Council approves reinforced rules on granting trade preferences to developing countries

F.P. Report

BRUSSELS: EU member states’ ambassadors today agreed the Council’s negotiating mandate on the revised Generalised Scheme of Preferences (GSP) regulation that grants trade preferences to developing countries.


The new framework maintains the main features of the current system, but includes some improvements, such as stronger links to respect for human rights and the environment, and a better monitoring and transparency of the scheme. There will also be a new link between the trade preferences granted to beneficiary countries and their cooperation on migration and the readmission of own nationals illegally present in the EU.


“The EU will continue supporting vulnerable countries by giving them preferential access to the single market. The objective of the reinforced regulation is to help these countries grow in a sustainable manner and to encourage good governance, including respect for human rights and the environment.”
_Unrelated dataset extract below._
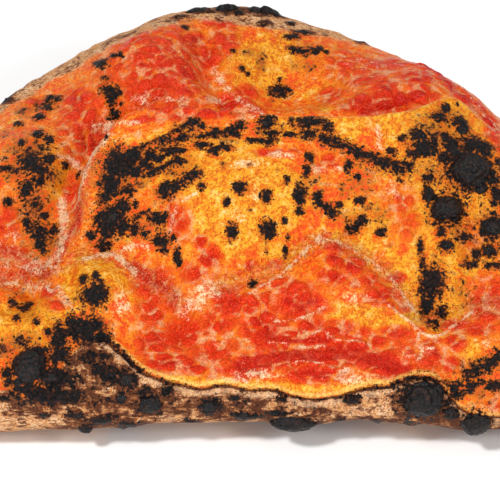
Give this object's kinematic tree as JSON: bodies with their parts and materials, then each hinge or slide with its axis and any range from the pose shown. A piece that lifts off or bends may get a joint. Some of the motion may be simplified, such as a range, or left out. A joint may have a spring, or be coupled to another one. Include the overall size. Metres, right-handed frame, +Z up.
{
  "type": "calzone",
  "caption": "Baked half-moon calzone, a folded and sealed pizza pocket with a puffed, sauced and charred top crust.",
  "frame": {"origin": "on the table, under the middle of the bounding box", "axes": "+X from tip to tip along the fold, +Y from the straight fold at the front to the curved rim at the back, +Z up"},
  "size_m": [0.28, 0.1696, 0.0616],
  "materials": {
    "baked_dough": "baked dough under a thin layer of tomato sauce, satin, browned and charred in spots"
  },
  "bodies": {
    "root": {"calzone": "baked_dough"}
  },
  "joints": []
}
Jozef Síkela, Minister of Industry and Trade of the Czech Republic


The current GSP framework

The EU’s GSP, in place since 1971, is a unilateral trade and development policy instrument used to eliminate or reduce import tariffs for goods exported from developing countries. Lower duties facilitate access to the EU market and increase exports to the Union, which contribute to economic growth and job creation in the beneficiary countries.


The EU’s GSP supports sustainable development, as tariff preferences are conditional on respect for human rights, labour rights, environmental protection and good governance.
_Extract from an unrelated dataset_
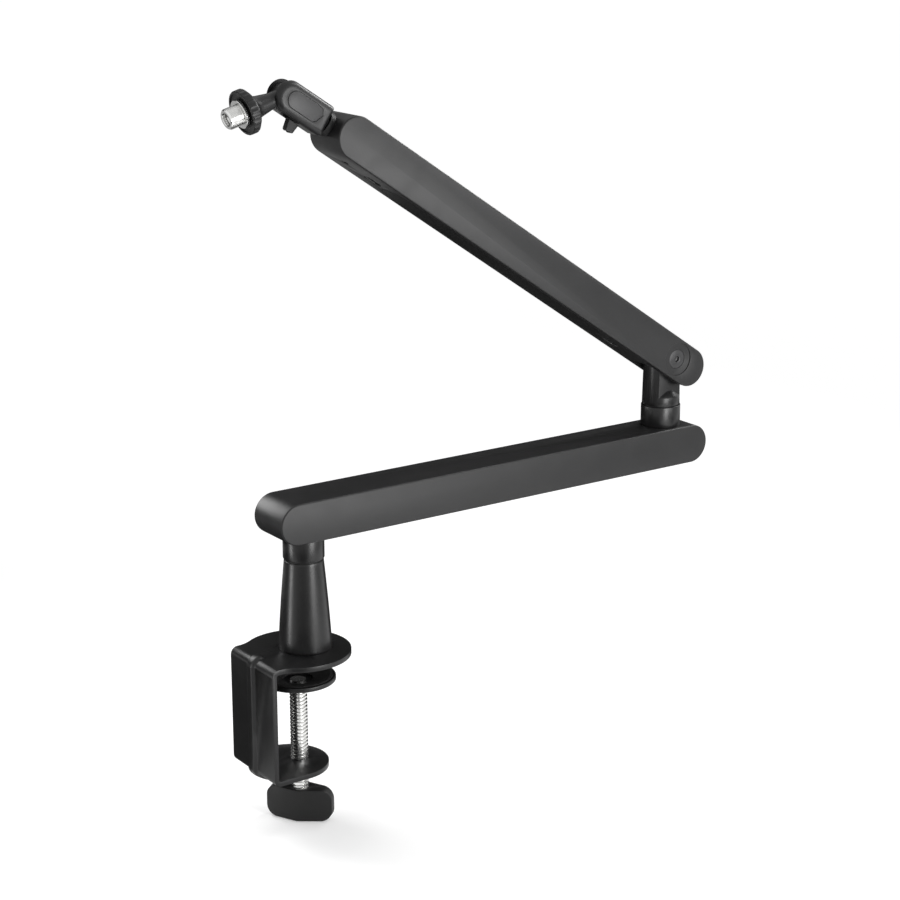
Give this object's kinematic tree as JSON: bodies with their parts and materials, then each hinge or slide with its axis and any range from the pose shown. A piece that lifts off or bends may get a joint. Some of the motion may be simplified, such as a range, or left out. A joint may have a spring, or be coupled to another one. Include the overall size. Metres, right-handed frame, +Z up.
{
  "type": "microphone boom arm",
  "caption": "Low-profile desk boom arm for a microphone: C-clamp, swivel post, box-section lower arm, elbow, spring-balanced upper arm and a tilting threaded head.",
  "frame": {"origin": "on the post's axis at the desk surface, which is the underside of the foam pad under the clamp's top plate", "axes": "+Z up; +X along the lower arm from the post to the elbow; the upper arm rises back towards -X; the shown pose lies in the XZ plane, and the clamp opens towards +X"},
  "size_m": [0.4557, 0.0848, 0.5867],
  "materials": {
    "clamp_paint": "satin black powder coat",
    "pad_rubber": "matte",
    "post_paint": "satin black",
    "arm_black": "black anodised, satin",
    "head_paint": "satin black",
    "cap_paint": "satin dark grey",
    "cover_plastic": "matte black",
    "black_plastic": "matte black",
    "bush_plastic": "smooth black",
    "steel": "zinc plated",
    "bright_steel": "bright nickel plated",
    "spring_steel": "oiled spring steel",
    "dark_steel": "black oxide",
    "arm_inner": "plain cast"
  },
  "bodies": {
    "clamp": {"clamp_frame": "clamp_paint", "desk_pad": "pad_rubber", "jaw_nut": "clamp_paint", "post": "post_paint", "post_screws": "steel", "post_lower_bush": "bush_plastic", "post_upper_bush": "bush_plastic"},
    "pressure": {"pressure_plate": "clamp_paint", "pressure_pad": "pad_rubber"},
    "screw": {"clamp_screw": "bright_steel", "clamp_knob": "black_plastic", "screw_tip": "bright_steel"},
    "lower_arm": {"lower_arm_shell": "arm_black", "base_collar": "post_paint", "base_spindle": "steel", "spindle_washer": "steel", "spindle_nut": "steel", "lower_cable_cover": "cover_plastic", "elbow_collar": "post_paint", "elbow_bush": "bush_plastic", "elbow_cap": "black_plastic"},
    "elbow": {"elbow_column": "post_paint", "elbow_spindle": "steel", "elbow_washer": "steel", "elbow_nut": "steel", "crank_pin": "steel"},
    "upper_arm": {"upper_arm_shell": "arm_black", "hinge_bolt": "dark_steel", "hinge_nut": "steel", "friction_washers": "bush_plastic", "balance_spring": "spring_steel", "spring_anchor": "arm_inner", "upper_cable_cover": "cover_plastic", "tip_plug": "arm_inner", "plug_screw": "dark_steel", "tip_spigot": "steel", "spigot_washer": "bush_plastic"},
    "link": {"spring_link": "steel"},
    "tip": {"tip_housing": "head_paint", "cheek_caps": "cap_paint", "tilt_pin": "steel"},
    "thumb": {"thumb_screw": "black_plastic"},
    "head": {"neck": "head_paint", "mic_stud": "bright_steel", "thread_adapter": "bright_steel"},
    "lock": {"lock_ring": "head_paint"}
  },
  "joints": [
    {"name": "screw_travel", "type": "slide", "parent": "clamp", "child": "pressure", "axis": [0, 0, 1], "range_m": [-0.06075, 0.01333]},
    {"name": "screw_turn", "type": "hinge", "parent": "pressure", "child": "screw", "pos_m": [-0.0074, 0, 0], "axis": [0, 0, 1], "range_deg": [-7296, 1604]},
    {"name": "base_swivel", "type": "hinge", "parent": "clamp", "child": "lower_arm", "pos_m": [0, 0, 0], "axis": [0, 0, 1], "continuous": true},
    {"name": "elbow_swivel", "type": "hinge", "parent": "lower_arm", "child": "elbow", "pos_m": [0.3604, 0, 0], "axis": [0, 0, 1], "continuous": true},
    {"name": "arm_tilt", "type": "hinge", "parent": "elbow", "child": "upper_arm", "pos_m": [0.3604, 0, 0.1919], "axis": [0, 1, 0], "range_deg": [-33.67, 41.3]},
    {"name": "link_turn", "type": "hinge", "parent": "elbow", "child": "link", "pos_m": [0.36533, 0, 0.19895], "axis": [0, 1, 0], "range_deg": [-33.8, 41.5]},
    {"name": "head_roll", "type": "hinge", "parent": "upper_arm", "child": "tip", "pos_m": [-0.0079, 0, 0.43664], "axis": [-0.8322, 0, 0.5544], "continuous": true},
    {"name": "head_tilt", "type": "hinge", "parent": "tip", "child": "head", "pos_m": [-0.0079, 0, 0.43664], "axis": [0, 1, 0], "range_deg": [-38, 140]},
    {"name": "lock_ring_turn", "type": "hinge", "parent": "head", "child": "lock", "pos_m": [-0.04208, 0, 0.42777], "axis": [-0.9588, 0, -0.284], "continuous": true},
    {"name": "thumb_turn", "type": "hinge", "parent": "tip", "child": "thumb", "pos_m": [0.0045, 0, 0.42838], "axis": [0.5544, 0, 0.8322], "continuous": true}
  ],
  "couplings": [
    {"joint": "screw_turn", "follows": "screw_travel", "rad_per_m": 2094.4},
    {"joint": "link_turn", "follows": "arm_tilt", "ratio": 1}
  ]
}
The EU offers three GSP arrangements covering a total of 67 countries:


– Standard GSP for low and lower-middle income countries, which are granted a partial or full removal of customs duties on two-thirds of the tariff lines.


– GSP+, the special incentive arrangement for sustainable development and good governance, which slashes tariffs to 0 % for the same tariff lines as for those Standard GSP for Standard GSP beneficiaries which accept additional sustainability requirements (granted on the basis of an application).


– EBA (Everything But Arms) for least developed countries (LDCs), which benefit from duty-free (0 % duties) and quota-free access to the EU market for all products except arms and ammunition.


Improvements of the new framework

The objective of the new legislation is to continue working for poverty eradication and to support sustainable development and good governance, without jeopardising EU interests. While maintaining the division into three strands – Everything But Arms, Standard GSP and GSP+ – some improvements were proposed by the Commission and accepted by the Council in order to increase efficiency and effectiveness of the new framework:


Extends negative conditionality to prevent all beneficiaries from committing serious and systematic violations of environmental and good governance agreements, in addition to the core human and labour rights agreements;

Facilitates access to the GSP+ arrangement for the growing number of least developed countries (LDCs) graduating from GSP’s EBA arrangement;

Provides transitional arrangements for current GSP+ beneficiaries, which would have to reapply in order to fulfil new requirements for GSP+, such as ratifying the additional agreements, and adds a requirement for countries applying for GSP+ status to submit a plan of action to demonstrate their effective implementation of the relevant agreements;

Extends the GSP reporting period from two to three years, in order to align it with the monitoring reports of the United Nations’ international bodies and organisations;

Adds new international agreements to the list;

Makes the preferences withdrawal process faster and more responsive in cases of exceptionally serious violations;

When proposing a temporary withdrawal of GSP preferences, the Commission will consider the socio-economic impact of the withdrawal in the GSP beneficiary country;

Introduces a withdrawal criterion related to the readmission of own nationals by beneficiary countries;

Changes the calculation method for safeguard thresholds so that import values (rather than volumes) are used, in order to align it with the calculation method used for the graduation threshold;

Introduces a specific process to ensure that the cumulation of rules of origin responds to the requesting country’s development, financing and trade needs;

Adjusts product graduation thresholds (that is, the temporary suspension of tariff preferences for highly competitive products) for the Standard GSP arrangement in order to focus better on preferences on less competitive products and create more opportunities for other GSP beneficiaries, in particular the LDCs;

Improves the monitoring and implementation of GSP+ commitments; for instance, through increased transparency and participation of the relevant stakeholders, including through the recently created Single Entry Point (SEP) mechanism for non-compliance complaints.

In addition, the Council has introduced a number of improvements in the Commission proposal:


  • An enhanced engagement procedure between the EU and the beneficiary countries in order to address any concerns in a constructive manner;
  • An improved system for the application of the general safeguards procedure when necessary;
  • A stronger special surveillance mechanism for imports of agricultural products from GSP beneficiaries to the EU, which could, if necessary, lead to the withdrawal of tariff preferences;
  • Increased transparency of the procedure to beneficiary countries, the creation of a structured dialogue with civil society and better communication between the Commission and the Council.

Next steps

Today’s mandate was approved by the Council’s Permanent Representatives Committee (Coreper). It will allow the Council presidency to start negotiations with the European Parliament.


The new rules are intended to enter into force in January 2024, when the existing Regulation expires, and will cover the next decade.